Sharepoint is a 30-day free trial, then $5 per month for the basic plan, and around $24 per month for the all-in system, which is likely what most people will want (more on that soon).
Confluence starts at $5.75 per month and $11 per month for the top plan.
All of these prices are ‘per user’.
Do bear in mind that you get a lot more for your money with Sharepoint, and if you are using the Office 365 suite of software (as well as Skype), then the price isn’t as high as you may think. You can cancel that subscription and just use Sharepoint instead.
Ease of Use
Confluence Ease of Use
Confluence wins hands-down here. It isn’t even a competition. Confluence has been designed for those that want an intuitive UI. There aren’t a ton of features with Confluence, which we suppose really helps.
However, even if you have little experience with collaborative tools, then Confluence is incredibly easy to get around.
Sharepoint Ease of Use
Sharepoint is a complicated piece of software. It is amazing at what it does. There is a reason why it is the most-used collaborative tool in the world. The thing is that learning the more intricate features is hard.
Many of the big companies literally hire people to teach Sharepoint to the newbies. Although, since you are reading this, we doubt that you will be going to that length. Sharing documents is easy, but once you dive into the wealth of features, then Sharepoint is headache-inducing.
This is where Sharepoint wins. Remember what we said earlier about how the price of Sharepoint isn’t as high as you may think? Well, if you opt for the biggest package ($24 per user per month), then you have access to the full suite of Office 365 programs.
So, Microsoft Word, Excel, Access, etc. Since you are likely to be using those programs anyway, the cost doesn’t seem as high.
Sharepoint integrates with all Microsoft cloud software and a whole host of other packages.
Confluence does not. It integrates with Atlassian software, notably Hipchat, and Jira. This may be useful if you use agile project management, but we tend to prefer the Microsoft software features.
That’s not to say that you can’t share Microsoft documents on Confluence. You can, it just isn’t as easy to be collaborative with them.
Sharepoint also supports custom integration (if you have the coding skills for it), while with Confluence, you are pretty much stuck with whatever they give you.
Both Confluence and Sharepoint offer great user collaboration features. Sharing documents, document editing on the fly, etc. However, Microsoft Sharepoint offers a cool feature; user chat.
There is no live chat in Confluence, which means you need to track down another chat software if you want to be fully collaborative (which can add to the cost), while Sharepoint lets you do things all within Sharepoint. It is nice.
Of course, this probably matters less for smaller businesses. If you have just 5-10 people, then you can use other systems. But, when you get into the dozens of employees, it is nice to keep everything under the same roof.
This is something that is likely only going to apply to some of you.

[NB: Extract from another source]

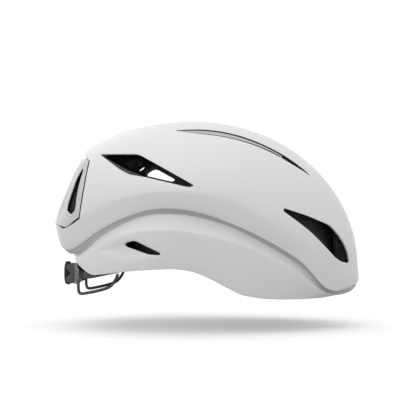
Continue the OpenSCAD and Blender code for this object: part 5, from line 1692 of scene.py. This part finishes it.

Both Confluence and Sharepoint allow you to create private areas where staff can collaborate.
Sharepoint allows you to publish the private intranet to the internet, though. This can be fantastic for sharing information with the public.

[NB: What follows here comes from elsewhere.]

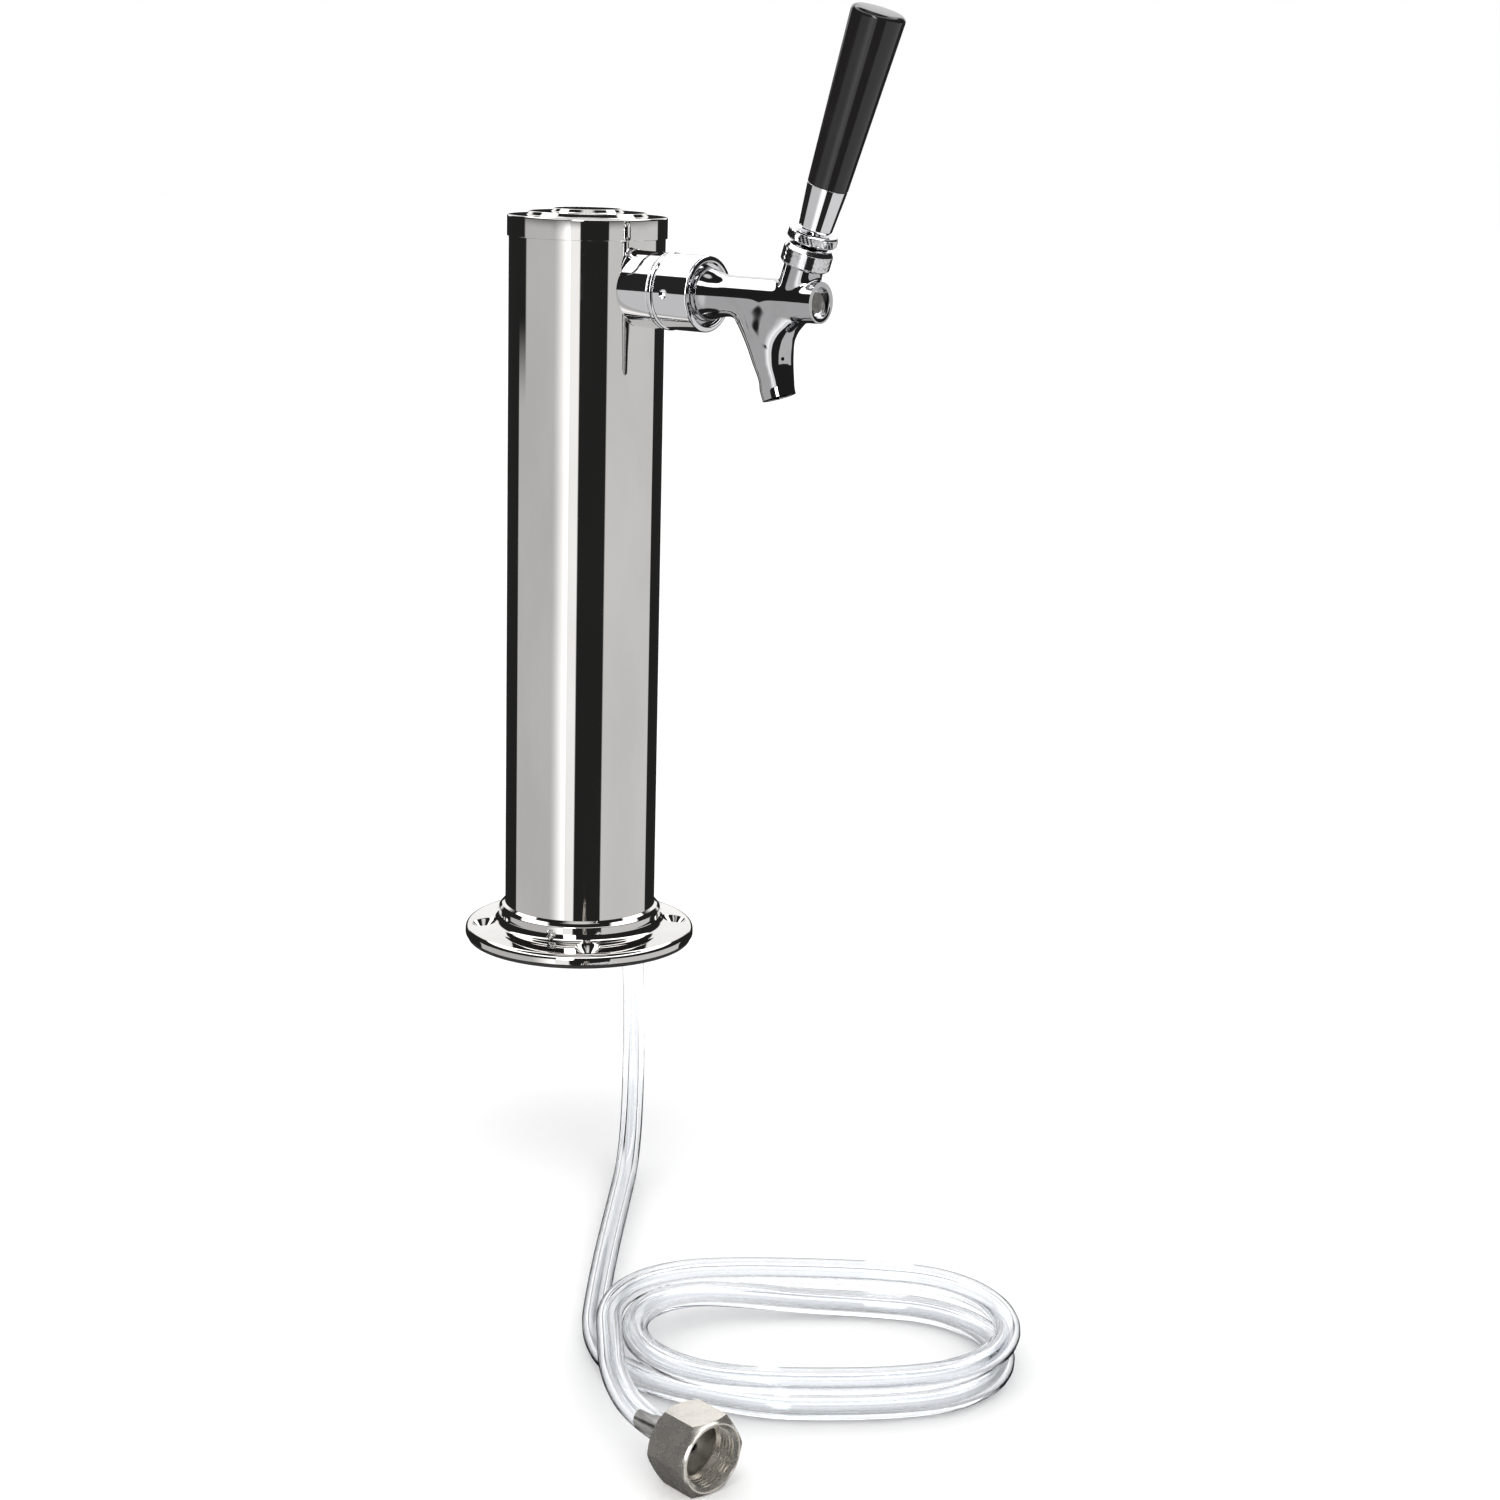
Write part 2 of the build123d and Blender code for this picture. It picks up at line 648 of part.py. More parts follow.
def tailpiece():
    body = disc(TAILPIECE_FACE_R, TAILPIECE_FACE - TAILPIECE_FACE_T, TAILPIECE_FACE)
    body += disc(TAILPIECE_HUB_R, -NUT_LENGTH, TAILPIECE_FACE)
    tip = -NUT_LENGTH - TAILPIECE_BARB_LENGTH
    body += barbed_tube(tip, TAILPIECE_FACE)
    return along_nut(body - disc(BARB_BORE_R, tip - 1, 1))


def line_nut():
    back = -NUT_LENGTH
    shoulder = -NUT_HEX_LENGTH
    hexagon = Pos(0, 0, shoulder) * extrude(
        RegularPolygon(NUT_FLATS / 2, 6, major_radius=False, rotation=30), amount=NUT_HEX_LENGTH
    )
    corner_r = NUT_FLATS / 2 / cos(pi / 6)
    envelope = turned([
        (0, shoulder), (NUT_FLATS / 2 - 0.6, shoulder), (corner_r, shoulder + 1.8),
        (corner_r, -2.6), (NUT_FLATS / 2 - 0.2, -0.6), (NUT_FLATS / 2 - 0.8, 0), (0, 0),
    ])
    body = (hexagon & envelope) + cone(*NUT_NECK_R, back, shoulder)
    body -= disc(NUT_THREAD_R, -NUT_THREAD_DEPTH, 1)
    body -= cone(NUT_THREAD_R, NUT_THREAD_R + NUT_CHAMFER, -NUT_CHAMFER, 0)
    body -= disc(TAILPIECE_FACE_R + FIT, TAILPIECE_FACE - TAILPIECE_FACE_T - 0.3, 0)
    return along_nut(body - disc(TAILPIECE_HUB_R + 0.3, back - 1, 0))


MAKERS = [
    column_tube, base_flange, base_gasket, collar_set_screws, top_cap, insulation_sleeve,
    shank_sleeve, shank, inner_saddle, shank_lock_nut, hose_clamp, coupling_nut,
    coupling_washer, faucet_body, shaft_guide, faucet_shaft, seat_washer, shaft_nut,
    ball_lever, lever_seat, lever_bushing, bonnet, lever_collar, handle_ferrule,
    handle_grip, handle_insert, beer_line, beer_line_coil, beer_line_tail, tailpiece, line_nut,
]

os.makedirs("parts", exist_ok=True)
for maker in MAKERS:
    export_step(maker(), f"parts/{maker.__name__}.step")
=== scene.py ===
"""Beer tap tower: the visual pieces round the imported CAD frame, laid out as an add-on."""

import json
import sys
from math import asin, cos, hypot, pi, radians, sin, tan

import bmesh
import bpy
from mathutils import Matrix, Vector
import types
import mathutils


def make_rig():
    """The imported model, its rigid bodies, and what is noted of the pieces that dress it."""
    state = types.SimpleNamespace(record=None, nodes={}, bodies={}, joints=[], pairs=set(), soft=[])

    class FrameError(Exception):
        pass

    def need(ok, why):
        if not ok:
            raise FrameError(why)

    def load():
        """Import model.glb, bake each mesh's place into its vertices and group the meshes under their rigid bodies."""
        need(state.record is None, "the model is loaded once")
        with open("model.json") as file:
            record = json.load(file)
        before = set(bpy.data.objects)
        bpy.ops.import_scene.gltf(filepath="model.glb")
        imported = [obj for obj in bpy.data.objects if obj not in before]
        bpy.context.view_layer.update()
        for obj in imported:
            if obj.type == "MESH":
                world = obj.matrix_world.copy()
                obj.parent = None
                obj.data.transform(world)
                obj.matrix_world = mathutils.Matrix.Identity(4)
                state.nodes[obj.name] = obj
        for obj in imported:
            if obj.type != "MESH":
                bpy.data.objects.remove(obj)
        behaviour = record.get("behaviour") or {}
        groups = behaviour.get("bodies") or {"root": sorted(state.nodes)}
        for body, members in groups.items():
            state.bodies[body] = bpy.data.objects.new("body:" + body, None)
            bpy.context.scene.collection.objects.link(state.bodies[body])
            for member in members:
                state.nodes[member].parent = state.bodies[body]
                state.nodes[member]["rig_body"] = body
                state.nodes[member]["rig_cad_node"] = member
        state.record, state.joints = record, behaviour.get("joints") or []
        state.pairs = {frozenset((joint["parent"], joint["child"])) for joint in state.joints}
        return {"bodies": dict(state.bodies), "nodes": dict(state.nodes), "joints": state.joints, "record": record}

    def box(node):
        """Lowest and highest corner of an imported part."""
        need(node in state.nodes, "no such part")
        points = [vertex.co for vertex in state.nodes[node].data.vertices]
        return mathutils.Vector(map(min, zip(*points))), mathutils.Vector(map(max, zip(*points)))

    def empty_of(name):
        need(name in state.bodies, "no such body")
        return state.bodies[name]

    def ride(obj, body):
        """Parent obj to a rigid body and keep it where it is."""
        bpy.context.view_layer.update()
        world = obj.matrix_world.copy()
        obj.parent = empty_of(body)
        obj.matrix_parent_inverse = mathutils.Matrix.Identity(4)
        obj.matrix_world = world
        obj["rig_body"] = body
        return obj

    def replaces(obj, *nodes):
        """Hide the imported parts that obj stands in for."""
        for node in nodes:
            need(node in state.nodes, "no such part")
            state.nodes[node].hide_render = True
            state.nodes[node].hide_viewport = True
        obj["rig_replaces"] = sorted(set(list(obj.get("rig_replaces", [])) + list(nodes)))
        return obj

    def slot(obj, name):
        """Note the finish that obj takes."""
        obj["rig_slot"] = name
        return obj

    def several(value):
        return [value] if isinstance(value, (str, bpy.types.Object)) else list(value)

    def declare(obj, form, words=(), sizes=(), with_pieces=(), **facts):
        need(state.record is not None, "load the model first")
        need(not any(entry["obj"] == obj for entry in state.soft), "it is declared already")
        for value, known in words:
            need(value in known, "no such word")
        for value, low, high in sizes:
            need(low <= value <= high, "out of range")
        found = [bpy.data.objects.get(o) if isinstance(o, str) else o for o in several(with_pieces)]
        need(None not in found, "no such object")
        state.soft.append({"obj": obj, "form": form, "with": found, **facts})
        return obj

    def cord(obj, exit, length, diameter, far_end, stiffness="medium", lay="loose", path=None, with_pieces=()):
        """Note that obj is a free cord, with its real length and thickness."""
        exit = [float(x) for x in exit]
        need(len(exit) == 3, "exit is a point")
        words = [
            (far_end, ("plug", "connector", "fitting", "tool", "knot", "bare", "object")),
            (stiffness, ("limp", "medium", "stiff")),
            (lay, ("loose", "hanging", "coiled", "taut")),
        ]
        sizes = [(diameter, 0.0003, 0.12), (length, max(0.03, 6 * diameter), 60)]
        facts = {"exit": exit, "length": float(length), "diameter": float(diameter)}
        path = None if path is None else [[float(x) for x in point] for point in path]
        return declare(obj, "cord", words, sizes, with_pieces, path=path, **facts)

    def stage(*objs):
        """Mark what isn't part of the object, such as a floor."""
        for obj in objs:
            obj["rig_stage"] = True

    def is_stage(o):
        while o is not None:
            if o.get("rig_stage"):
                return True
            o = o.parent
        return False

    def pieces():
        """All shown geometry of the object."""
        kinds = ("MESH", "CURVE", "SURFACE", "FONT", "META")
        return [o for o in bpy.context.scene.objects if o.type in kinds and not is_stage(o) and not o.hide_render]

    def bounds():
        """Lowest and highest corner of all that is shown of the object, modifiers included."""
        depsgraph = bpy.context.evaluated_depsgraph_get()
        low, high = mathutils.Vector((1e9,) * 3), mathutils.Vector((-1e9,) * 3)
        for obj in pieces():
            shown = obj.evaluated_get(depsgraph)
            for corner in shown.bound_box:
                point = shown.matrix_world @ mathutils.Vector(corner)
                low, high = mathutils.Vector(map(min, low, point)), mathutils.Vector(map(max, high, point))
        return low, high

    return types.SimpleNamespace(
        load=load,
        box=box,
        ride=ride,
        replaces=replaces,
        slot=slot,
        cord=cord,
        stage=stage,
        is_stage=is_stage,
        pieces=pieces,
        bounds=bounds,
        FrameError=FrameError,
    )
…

Again, this is something that may only benefit larger businesses that want to share their knowledge base. For the average person, it won’t mean too much.
Confluence comes loaded with templates that you can use to get started, and they are decent templates.

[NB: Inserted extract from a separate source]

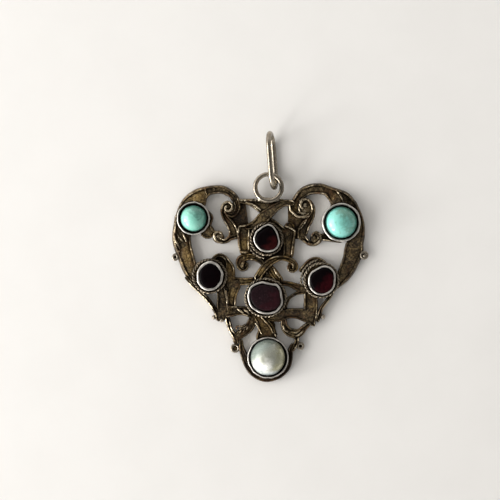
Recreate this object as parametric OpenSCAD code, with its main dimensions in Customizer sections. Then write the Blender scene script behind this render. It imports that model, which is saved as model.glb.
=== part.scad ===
// Openwork heart pendant, lying on its flat back with its face up and its bail towards +Y.
// Straps and scrolls are drawn as rows of points on their middle line, each with its own width. Plan places
// are in millimetres from the middle of the whole pendant, heights are from the surface that it lies on.

/* [Heart] */
// Width of the heart over its two side ringlets
heart_w = 39.8; // [36:0.2:44]
// Height of the channel floors above the back
floor_h = 1; // [0.8:0.05:1.2]
// Height of the raised rims above the back
rim_h = 1.6; // [1.4:0.05:1.8]
// Width of a raised rim
rim_w = 0.24; // [0.2:0.02:0.3]
// How much a strap that crosses over another one stands up
lift_h = 0.3; // [0.2:0.05:0.4]
// Height of the sunk webs between the straps
web_h = 0.5; // [0.4:0.05:0.7]

/* [Stone cups] */
// Height of the turquoise cups
turquoise_cup_h = 2.9; // [2.6:0.1:3.2]
// Height of the garnet cups
garnet_cup_h = 2.8; // [2.6:0.1:3.2]
// Height of the pearl cup
pearl_cup_h = 2.4; // [2.2:0.1:2.8]
// Height of the floor that the stones sit on
seat_h = 0.7; // [0.6:0.05:0.8]
// Gap between a stone and the floor of its cup
seat_gap = 0.05; // [0.04:0.01:0.08]
// Radius of the twisted wire round the garnet cups
collar_r = 0.24; // [0.2:0.01:0.28]

/* [Stones] */
// Height of the turquoise domes above the back
turquoise_top_h = 4.3; // [4:0.1:4.6]
// Height of the garnets' flat tops above the back
garnet_top_h = 3; // [2.8:0.1:3.2]
// Width of the sloping facets round a garnet's flat top
facet_w = 0.45; // [0.3:0.05:0.6]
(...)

Sharepoint wins, though. There are way more templates with more being added almost constantly. This means that you have a lot more control over your pages, collaboration, and document sharing.
This likely won’t impact the smaller collaborators that much. But, when you get to a large company level, Sharepoint is that much more beneficial.
Sharepoint is much, much more scaleable.
Confluence allows you to have up to 20,000 users on a project. Sharepoint allows you to have an unlimited number, although we doubt many people reading this will be looking for something that can support 20,000+ users. Not unless they are highly optimistic about their business. Instead, the difference in scalability is elsewhere.
Confluence allows you to create just one site on everything bar the Enterprise plan (that’s unlimited), while Sharepoint allows you to create 2,000+. We find that this may be more useful, as you can have a few different projects on the go.
The base plan for Sharepoint gives 1TB of cloud storage per user. This goes up to unlimited on everything but the base plan.
Confluence gives you 250GB for standard, 2GB for free, and unlimited with everything else.
To be honest, we do prefer Sharepoint here. Not just because it has more storage. It is because it uses OneDrive, which is always a useful app to have on your devices anyway. It is the best (in our opinion) cloud storage tool.
Microsoft’s customer support is available via the web and over the phone 24/7.
Customer support for Confluence is email/ticket only, and you can be waiting 48 hours for a response.
Confluence vs Sharepoint – Which One Is For You?
For basic collaboration, then Confluence wins. If you have smaller teams, then Confluence wins. While you would be missing out on the Office 365 features, it isn’t a massive loss. You can use them in other ways, after all.
If you are looking for something a bit more feature-packed, Office 365 integration, and have more than 25 users, then we reckon Sharepoint is much better. While Confluence will easily scale beyond 25 users, we find that the collaboration features are not as ‘robust’. We like the chat system that Sharepoint has. It saves needing a separate subscription elsewhere.
So, small businesses go with Confluence. Larger businesses should go with Sharepoint.